When it comes to risk management, there’s a big difference between thorough and redundant. Thorough is a unified, top-down approach to risk management—one where all decisions and discoveries originate from a central place. Redundant is everything else.
It may sound dramatic, but it’s true. As regulatory guidance has expanded the scope of regulations over the past few years, the overlap between different areas of risk management has grown significantly. Enterprise risk management, business continuity planning, compliance, cybersecurity and vendor management can no longer be thought of as stand-alone elements of the bank’s operational risk management program—they are intertwined.
Consider security breaches of critical vendors, a regulatory hot topic. It’s so hot, in fact, that it touches five areas of risk management:
1. Vendor management.
Regulators want banks to know if critical vendors are required to provide notice if there’s a security breach.
The FFIEC’s Cybersecurity Assessment Tool specifically asks if all critical vendors are required by contract to notify the financial institution when there is a security breach.
3. Business continuity planning.
A bank should know how long it will take critical vendors to notify the institution of a security breach.
The Gramm-Leach-Bliley Act specifically mentions that vendors with access to protected data should be required to notify the financial institution of a security breach.
5. Enterprise risk management.
A bank needs to determine if critical vendors are required to notify the institution of a security breach.
In theory, overlapping requirements like these should make risk management simpler for banks—one person or team can address these concerns and report back to everyone who needs the information.
But that’s not always what happens.
Too often banks rely on a decentralized approach to risk management. The IT department handles cybersecurity, compliance tackles vendor management and someone else in IT oversees business continuity planning. The result is silos. Each team meticulously follows regulatory requirements and best practices for risk management—never considering the possibility that someone else at the bank might be tackling a similar task.
While this might have worked in the past when there was less overlap, today a siloed approach to risk management results in redundancies, inefficiencies and discrepancies.
In the security breach example, there may be as many as five different groups compiling lists of third-party vendors, assessing the criticality of individual vendors and determining which vendors should report breaches and when. When it comes time to test controls, each control is tested five times instead of simply testing it once and sharing the findings with everyone involved. This repetition isn’t thorough—it’s just a waste of time and resources.
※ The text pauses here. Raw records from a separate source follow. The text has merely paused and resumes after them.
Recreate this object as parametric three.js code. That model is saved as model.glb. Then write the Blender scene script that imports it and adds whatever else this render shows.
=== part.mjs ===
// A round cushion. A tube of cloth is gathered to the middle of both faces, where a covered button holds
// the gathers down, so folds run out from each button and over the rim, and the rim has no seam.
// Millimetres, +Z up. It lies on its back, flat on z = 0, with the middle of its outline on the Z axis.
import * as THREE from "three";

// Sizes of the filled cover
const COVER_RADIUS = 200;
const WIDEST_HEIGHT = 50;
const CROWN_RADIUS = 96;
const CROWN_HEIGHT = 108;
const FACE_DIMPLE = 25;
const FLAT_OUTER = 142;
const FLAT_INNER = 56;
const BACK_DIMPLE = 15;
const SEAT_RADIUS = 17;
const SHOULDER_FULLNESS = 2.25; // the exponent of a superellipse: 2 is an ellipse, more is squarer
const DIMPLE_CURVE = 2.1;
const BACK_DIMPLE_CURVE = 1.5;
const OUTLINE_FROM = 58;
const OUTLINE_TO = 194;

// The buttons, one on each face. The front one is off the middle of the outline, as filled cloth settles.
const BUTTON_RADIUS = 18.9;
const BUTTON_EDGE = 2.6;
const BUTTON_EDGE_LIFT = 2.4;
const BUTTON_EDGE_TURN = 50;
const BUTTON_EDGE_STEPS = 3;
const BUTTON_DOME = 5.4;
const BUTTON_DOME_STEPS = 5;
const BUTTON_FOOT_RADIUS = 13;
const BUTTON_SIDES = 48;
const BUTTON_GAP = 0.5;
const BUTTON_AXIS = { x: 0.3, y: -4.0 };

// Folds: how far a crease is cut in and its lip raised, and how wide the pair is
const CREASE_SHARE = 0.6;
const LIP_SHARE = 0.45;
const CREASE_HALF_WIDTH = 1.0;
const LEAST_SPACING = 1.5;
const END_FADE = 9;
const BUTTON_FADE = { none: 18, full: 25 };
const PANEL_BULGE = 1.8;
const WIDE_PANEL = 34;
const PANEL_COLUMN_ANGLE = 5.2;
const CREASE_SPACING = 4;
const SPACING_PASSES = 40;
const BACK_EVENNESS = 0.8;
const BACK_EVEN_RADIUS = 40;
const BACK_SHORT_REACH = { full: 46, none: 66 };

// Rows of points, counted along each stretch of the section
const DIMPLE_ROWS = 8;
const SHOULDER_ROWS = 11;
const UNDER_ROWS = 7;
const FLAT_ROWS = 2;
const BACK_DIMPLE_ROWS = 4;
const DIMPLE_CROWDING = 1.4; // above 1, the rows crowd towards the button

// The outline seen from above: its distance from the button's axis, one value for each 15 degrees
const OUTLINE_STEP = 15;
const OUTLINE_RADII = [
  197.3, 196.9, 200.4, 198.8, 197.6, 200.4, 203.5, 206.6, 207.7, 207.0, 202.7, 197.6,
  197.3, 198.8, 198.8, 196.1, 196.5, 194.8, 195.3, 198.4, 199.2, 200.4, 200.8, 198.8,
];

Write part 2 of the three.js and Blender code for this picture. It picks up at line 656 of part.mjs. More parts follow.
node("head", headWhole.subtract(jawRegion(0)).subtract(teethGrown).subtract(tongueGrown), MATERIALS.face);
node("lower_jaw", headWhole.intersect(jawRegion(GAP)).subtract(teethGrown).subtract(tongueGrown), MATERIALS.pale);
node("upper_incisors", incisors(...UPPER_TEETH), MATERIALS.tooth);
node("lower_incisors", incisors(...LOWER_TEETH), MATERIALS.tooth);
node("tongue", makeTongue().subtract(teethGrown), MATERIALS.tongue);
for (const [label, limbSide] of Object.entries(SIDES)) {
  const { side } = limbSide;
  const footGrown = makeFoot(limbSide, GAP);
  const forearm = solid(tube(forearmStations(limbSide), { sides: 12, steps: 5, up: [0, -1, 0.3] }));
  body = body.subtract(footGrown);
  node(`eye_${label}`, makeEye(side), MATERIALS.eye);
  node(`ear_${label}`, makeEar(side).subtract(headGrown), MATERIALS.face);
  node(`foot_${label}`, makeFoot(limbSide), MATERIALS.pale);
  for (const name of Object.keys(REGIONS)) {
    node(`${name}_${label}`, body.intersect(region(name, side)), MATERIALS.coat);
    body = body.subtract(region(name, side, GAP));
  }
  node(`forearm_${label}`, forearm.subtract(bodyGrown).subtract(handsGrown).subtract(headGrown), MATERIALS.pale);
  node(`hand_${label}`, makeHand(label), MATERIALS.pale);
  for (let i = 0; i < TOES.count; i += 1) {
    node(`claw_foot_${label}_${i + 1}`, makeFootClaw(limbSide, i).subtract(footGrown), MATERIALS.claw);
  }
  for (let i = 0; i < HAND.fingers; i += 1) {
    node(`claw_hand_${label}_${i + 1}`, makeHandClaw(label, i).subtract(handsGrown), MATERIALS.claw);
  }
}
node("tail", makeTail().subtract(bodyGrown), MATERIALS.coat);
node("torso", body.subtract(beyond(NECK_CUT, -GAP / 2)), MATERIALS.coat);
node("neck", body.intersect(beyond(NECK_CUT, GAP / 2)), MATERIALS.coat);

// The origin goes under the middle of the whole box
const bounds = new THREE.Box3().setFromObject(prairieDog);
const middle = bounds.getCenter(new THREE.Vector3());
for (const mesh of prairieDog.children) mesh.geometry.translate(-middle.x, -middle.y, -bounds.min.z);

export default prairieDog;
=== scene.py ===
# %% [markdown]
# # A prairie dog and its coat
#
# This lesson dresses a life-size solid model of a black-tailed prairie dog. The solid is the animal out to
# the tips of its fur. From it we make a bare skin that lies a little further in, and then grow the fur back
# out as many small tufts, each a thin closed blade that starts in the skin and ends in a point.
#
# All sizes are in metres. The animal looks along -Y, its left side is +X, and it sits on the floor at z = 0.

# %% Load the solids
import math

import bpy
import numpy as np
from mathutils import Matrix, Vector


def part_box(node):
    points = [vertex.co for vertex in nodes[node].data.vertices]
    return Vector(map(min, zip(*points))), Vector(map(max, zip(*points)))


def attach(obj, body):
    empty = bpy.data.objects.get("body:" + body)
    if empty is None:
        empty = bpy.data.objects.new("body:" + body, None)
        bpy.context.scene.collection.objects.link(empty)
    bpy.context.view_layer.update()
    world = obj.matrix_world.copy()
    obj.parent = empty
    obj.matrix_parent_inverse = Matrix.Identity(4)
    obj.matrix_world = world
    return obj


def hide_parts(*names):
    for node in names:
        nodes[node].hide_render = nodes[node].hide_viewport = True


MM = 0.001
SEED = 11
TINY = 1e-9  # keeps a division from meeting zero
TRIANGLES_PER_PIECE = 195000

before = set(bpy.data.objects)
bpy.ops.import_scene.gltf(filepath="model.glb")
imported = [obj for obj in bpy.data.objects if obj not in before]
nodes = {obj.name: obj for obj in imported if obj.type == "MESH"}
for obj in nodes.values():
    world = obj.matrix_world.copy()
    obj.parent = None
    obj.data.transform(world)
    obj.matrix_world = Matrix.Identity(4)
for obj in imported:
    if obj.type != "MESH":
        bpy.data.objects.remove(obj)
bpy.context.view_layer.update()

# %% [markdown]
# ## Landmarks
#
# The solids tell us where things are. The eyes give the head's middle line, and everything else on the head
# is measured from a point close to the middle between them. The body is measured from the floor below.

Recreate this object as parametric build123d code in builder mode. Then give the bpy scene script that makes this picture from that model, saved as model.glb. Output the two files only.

There can also be as many as five teams monitoring and setting policy for security breaches of critical vendors. Instead of working cooperatively to maximize knowledge and resources, each group starts from scratch. The compliance department doesn’t benefit from IT’s knowledge of cybersecurity. The vendor management and contract teams don’t necessarily understand the expectations of business continuity planning. Enterprise risk management isn’t providing the overall leadership needed to make the process function smoothly. It’s a waste of expertise.
When different groups unknowingly have overlapping responsibilities, it can create conflict as each group sets different standards and notification times. For instance, the IT team may require breach notification within one hour, while compliance may say 24 hours. These kinds of discrepancies are red flags for regulators.
Banks can avoid these complications with a unified approach to risk management—developing systems that connect all areas so that every requirement can be studied from multiple perspectives.
It begins with enterprise risk management, which should serve as an umbrella for all other areas of risk management—including compliance. Not only does this ensure the bank’s business strategies are integrated into every risk decision, it creates a central hub, so risk management can be viewed holistically. Compliance also acts as an umbrella uniting cybersecurity, business continuity planning and vendor management.
With silos eliminated, risk management becomes more effective with departments building on and leveraging each other’s work—resulting in better oversight, greater efficiency and lower costs.
It’s the very definition of thorough.